TASK INPUT:
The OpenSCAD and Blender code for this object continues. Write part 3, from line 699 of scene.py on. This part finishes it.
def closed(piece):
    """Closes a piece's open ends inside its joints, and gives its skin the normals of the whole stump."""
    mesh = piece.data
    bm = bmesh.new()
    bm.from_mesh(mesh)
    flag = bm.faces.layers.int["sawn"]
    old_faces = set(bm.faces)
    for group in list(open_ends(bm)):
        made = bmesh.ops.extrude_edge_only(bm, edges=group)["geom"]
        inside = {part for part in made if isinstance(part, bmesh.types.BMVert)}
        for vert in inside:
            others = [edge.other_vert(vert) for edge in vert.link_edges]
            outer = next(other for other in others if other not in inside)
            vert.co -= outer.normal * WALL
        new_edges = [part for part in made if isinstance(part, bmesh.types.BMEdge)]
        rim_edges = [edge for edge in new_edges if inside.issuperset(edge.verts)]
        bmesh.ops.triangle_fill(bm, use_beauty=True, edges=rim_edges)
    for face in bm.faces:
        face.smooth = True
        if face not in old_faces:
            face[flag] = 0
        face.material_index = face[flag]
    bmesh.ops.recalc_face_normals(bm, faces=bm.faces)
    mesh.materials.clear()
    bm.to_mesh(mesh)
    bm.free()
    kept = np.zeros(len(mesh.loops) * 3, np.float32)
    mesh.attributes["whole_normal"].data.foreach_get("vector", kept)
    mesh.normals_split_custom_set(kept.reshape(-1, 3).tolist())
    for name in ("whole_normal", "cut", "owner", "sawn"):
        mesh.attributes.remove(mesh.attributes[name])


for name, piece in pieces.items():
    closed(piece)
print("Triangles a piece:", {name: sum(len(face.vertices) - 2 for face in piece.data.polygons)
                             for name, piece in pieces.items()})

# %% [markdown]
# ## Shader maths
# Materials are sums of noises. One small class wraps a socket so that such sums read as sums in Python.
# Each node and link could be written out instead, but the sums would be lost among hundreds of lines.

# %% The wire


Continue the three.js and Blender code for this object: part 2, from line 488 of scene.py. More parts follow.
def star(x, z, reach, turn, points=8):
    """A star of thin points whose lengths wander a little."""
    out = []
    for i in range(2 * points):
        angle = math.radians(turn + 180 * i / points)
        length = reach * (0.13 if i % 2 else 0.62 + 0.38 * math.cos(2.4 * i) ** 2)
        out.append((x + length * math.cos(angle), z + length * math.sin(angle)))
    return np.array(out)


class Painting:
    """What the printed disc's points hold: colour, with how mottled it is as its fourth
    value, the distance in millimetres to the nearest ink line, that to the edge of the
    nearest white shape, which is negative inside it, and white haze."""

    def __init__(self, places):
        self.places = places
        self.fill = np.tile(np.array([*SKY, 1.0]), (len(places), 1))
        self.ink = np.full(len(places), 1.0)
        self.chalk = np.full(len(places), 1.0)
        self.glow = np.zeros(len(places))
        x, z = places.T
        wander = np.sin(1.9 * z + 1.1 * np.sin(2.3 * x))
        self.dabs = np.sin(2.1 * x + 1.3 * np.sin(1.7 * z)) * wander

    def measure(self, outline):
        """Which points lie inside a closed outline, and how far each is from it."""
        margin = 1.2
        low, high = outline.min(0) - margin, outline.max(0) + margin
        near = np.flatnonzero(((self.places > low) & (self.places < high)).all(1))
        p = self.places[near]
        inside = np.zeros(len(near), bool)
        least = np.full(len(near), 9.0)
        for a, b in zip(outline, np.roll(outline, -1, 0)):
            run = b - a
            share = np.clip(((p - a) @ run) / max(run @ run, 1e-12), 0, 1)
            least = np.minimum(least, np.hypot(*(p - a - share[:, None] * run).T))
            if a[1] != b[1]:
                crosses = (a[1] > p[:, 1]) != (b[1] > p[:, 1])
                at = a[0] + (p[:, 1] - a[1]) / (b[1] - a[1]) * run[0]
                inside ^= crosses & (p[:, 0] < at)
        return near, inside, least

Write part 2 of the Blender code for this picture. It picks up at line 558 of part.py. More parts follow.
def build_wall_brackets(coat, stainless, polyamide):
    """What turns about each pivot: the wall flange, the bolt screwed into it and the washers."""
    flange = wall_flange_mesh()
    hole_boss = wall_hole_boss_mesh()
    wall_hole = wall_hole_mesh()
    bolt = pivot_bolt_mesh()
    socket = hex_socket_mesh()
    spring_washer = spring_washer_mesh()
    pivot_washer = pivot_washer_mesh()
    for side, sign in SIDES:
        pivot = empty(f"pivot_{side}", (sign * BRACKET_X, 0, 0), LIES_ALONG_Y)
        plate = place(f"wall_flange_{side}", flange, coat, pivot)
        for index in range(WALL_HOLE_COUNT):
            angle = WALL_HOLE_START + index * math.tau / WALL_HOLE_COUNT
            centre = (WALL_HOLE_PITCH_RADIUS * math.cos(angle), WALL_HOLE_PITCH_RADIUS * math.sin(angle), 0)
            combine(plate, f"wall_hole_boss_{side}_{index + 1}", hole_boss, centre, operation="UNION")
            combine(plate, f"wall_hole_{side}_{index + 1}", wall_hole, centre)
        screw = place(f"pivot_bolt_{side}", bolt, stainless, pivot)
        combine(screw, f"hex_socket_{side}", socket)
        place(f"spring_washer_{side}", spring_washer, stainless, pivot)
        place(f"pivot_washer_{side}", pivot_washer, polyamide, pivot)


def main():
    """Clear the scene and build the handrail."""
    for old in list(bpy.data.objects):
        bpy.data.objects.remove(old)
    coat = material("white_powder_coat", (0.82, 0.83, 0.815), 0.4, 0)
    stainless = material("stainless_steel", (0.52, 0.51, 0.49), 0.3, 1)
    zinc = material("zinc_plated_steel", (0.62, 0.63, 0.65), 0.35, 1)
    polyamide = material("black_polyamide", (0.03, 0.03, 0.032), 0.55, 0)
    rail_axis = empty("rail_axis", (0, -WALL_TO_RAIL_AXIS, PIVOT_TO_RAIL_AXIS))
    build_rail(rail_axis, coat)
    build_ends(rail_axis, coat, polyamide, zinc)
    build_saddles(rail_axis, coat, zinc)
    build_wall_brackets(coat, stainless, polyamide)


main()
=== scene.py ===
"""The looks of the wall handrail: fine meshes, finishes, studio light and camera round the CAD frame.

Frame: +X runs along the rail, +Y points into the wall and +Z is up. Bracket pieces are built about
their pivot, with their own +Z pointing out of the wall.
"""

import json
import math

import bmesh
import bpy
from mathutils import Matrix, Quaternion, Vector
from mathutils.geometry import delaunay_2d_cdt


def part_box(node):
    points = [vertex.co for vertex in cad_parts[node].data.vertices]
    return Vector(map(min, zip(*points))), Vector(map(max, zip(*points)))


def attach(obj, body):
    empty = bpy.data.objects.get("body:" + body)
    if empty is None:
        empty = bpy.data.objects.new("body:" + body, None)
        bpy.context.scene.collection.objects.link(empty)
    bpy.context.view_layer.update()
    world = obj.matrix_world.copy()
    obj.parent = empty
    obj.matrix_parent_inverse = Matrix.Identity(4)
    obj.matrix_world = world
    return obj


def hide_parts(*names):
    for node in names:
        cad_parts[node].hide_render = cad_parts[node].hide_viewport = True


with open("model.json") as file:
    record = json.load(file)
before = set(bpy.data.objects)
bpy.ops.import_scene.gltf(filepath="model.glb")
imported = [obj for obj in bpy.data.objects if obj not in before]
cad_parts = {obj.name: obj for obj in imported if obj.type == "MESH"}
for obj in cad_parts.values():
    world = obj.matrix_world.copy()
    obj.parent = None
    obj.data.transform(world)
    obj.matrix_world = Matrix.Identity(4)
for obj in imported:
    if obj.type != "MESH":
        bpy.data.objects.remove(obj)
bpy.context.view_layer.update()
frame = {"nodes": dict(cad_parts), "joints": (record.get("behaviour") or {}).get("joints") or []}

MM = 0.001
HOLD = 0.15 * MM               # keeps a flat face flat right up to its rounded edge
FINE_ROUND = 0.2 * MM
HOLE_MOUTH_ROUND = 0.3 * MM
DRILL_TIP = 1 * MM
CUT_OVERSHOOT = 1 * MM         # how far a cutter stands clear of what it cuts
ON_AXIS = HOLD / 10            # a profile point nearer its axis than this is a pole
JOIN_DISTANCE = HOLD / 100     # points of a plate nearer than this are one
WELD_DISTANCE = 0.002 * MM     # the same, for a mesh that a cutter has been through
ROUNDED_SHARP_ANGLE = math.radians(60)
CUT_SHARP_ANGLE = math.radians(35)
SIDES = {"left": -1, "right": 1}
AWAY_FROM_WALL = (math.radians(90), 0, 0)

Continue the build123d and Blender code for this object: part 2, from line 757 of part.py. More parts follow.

PROBLEM TO WORK ON:
Copy out precisely the lines from the line with "build_saddles(rail_axis, coat, zinc)" to the line with "for node in" in the material above, including those two lines and omitting all the rest.

CORRECT ANSWER:
    build_saddles(rail_axis, coat, zinc)
    build_wall_brackets(coat, stainless, polyamide)


main()
=== scene.py ===
"""The looks of the wall handrail: fine meshes, finishes, studio light and camera round the CAD frame.

Frame: +X runs along the rail, +Y points into the wall and +Z is up. Bracket pieces are built about
their pivot, with their own +Z pointing out of the wall.
"""

import json
import math

import bmesh
import bpy
from mathutils import Matrix, Quaternion, Vector
from mathutils.geometry import delaunay_2d_cdt


def part_box(node):
    points = [vertex.co for vertex in cad_parts[node].data.vertices]
    return Vector(map(min, zip(*points))), Vector(map(max, zip(*points)))


def attach(obj, body):
    empty = bpy.data.objects.get("body:" + body)
    if empty is None:
        empty = bpy.data.objects.new("body:" + body, None)
        bpy.context.scene.collection.objects.link(empty)
    bpy.context.view_layer.update()
    world = obj.matrix_world.copy()
    obj.parent = empty
    obj.matrix_parent_inverse = Matrix.Identity(4)
    obj.matrix_world = world
    return obj


def hide_parts(*names):
    for node in names:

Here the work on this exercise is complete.